Single by Captain & Tennille

from the album Come In from the Rain
- B-side: "Mis Canciones (The Good Songs)"
- Released: February 1977
- Genre: Pop
- Length: 3:50
- Label: A&M
- Songwriters: John Pritchard Jr., Ray Stevens
- Producer: Daryl Dragon

Captain & Tennille singles chronology
| "Muskrat Love" (1976) | "Can't Stop Dancin'" (1977) | "Come In from the Rain" (1977) |

= Can't Stop Dancin' (Captain & Tennille song) =

"Can't Stop Dancin" is a song written by John Pritchard Jr. and Ray Stevens, which became a Top 40 hit for Captain and Tennille in early 1977. It was the first single released from their third studio album, Come In from the Rain.

The lyrics speak of music as being reflective of the "rhythm of the universe". Dancing is the best way to respond to that rhythm, indicating the need for resilience in order to adjust to the vicissitudes of life.

Record World said it "has a gospel/rock flavor with Toni's vocal and Daryl's keyboards making a strong case for yet another hit."

==Chart performance==
"Can't Stop Dancin'" reached number 13 on the US Billboard Hot 100 chart and number 11 in Canada on the RPM Top singles chart.	 It charted slightly higher on the Adult Contemporary charts of both nations.
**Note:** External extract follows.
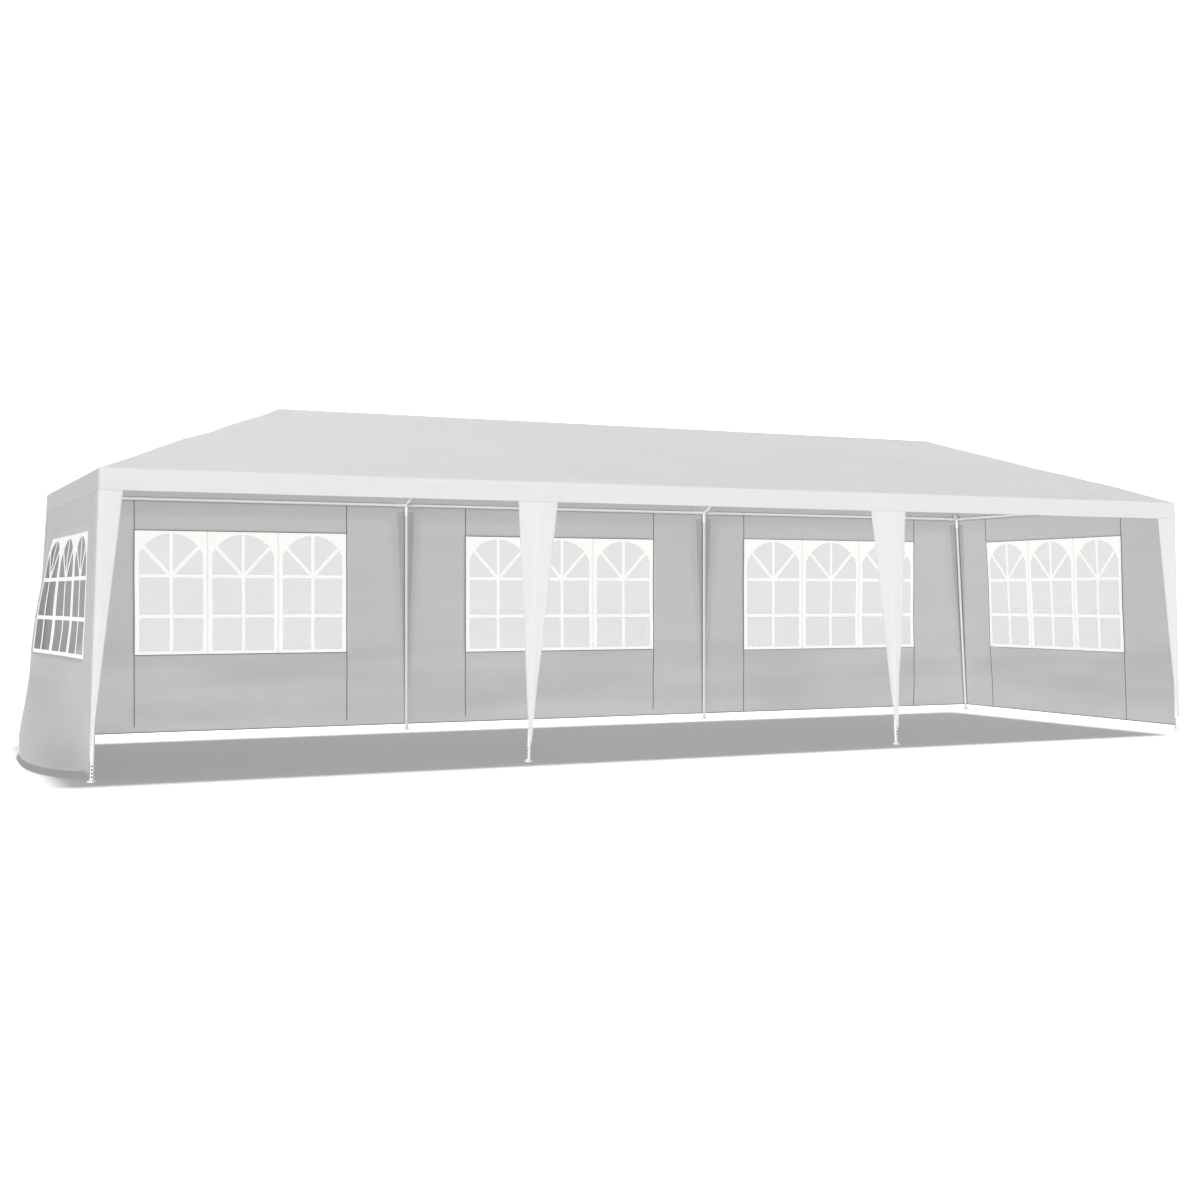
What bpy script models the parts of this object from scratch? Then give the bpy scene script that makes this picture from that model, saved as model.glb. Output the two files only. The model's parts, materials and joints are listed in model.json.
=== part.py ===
# A white party tent, 3 m wide and 9 m long: a hipped cloth roof over a frame of round steel
# tube, three walls along the back and one at each end, all with windows, and an open front.
# The origin is on the ground at the middle of the plan, and the open front faces -Y.

import math

import bmesh
import bpy
from mathutils import Vector

# Driving dimensions, in metres
BAY = 3.0
HALF_LENGTH = 1.5 * BAY
HALF_WIDTH = 1.5
EAVE_Z = 1.985
ROOF_SLOPE = 0.4
RIDGE_HALF = HALF_LENGTH - HALF_WIDTH
RIDGE_Z = EAVE_Z + ROOF_SLOPE * HALF_WIDTH
GAP = 0.0003

# The heads of the legs along X, and how far each foot stands outside its leg's head
HEADS = {"left": -HALF_LENGTH, "mid_left": -BAY / 2, "mid_right": BAY / 2, "right": HALF_LENGTH}
SPLAYS = {
    "front": {"left": 0.065, "mid_left": 0.07, "mid_right": 0.10, "right": 0.065},
    "rear": {"left": 0.12, "mid_left": 0.0, "mid_right": 0.0, "right": 0.12},
}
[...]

It became their first single (excluding "Por Amor Viviremos"—the Spanish version of "Love Will Keep us Together") to miss the top 10 on the Billboard Hot 100, and the duo's first single not to earn a gold record. "Can't Stop Dancin'" marked a decline in the fortunes of The Captain and Tennille as the duo's next three singles ("Come in from the Rain", "Circles", and "I'm on my Way") all missed the top 40 entirely—the duo did return to the top 10 later in 1978 with "You Never Done It Like That".

===Weekly charts===

| Chart (1977) | Peak position |
|---|---|
| Australia (KMR) | 67 |
| Canada RPM Top Singles | 11 |
| Canada RPM Adult Contemporary | 10 |
| US Billboard Hot 100 | 13 |
| US Billboard Adult Contemporary | 12 |

===Year-end charts===

| Chart (1977) | Rank |
|---|---|
| Canada | 112 |
| US | 104 |

==Popular culture==
- In 1980, Toni Tennille performed "Can't Stop Dancin'" on her talk show, The Toni Tennille Show.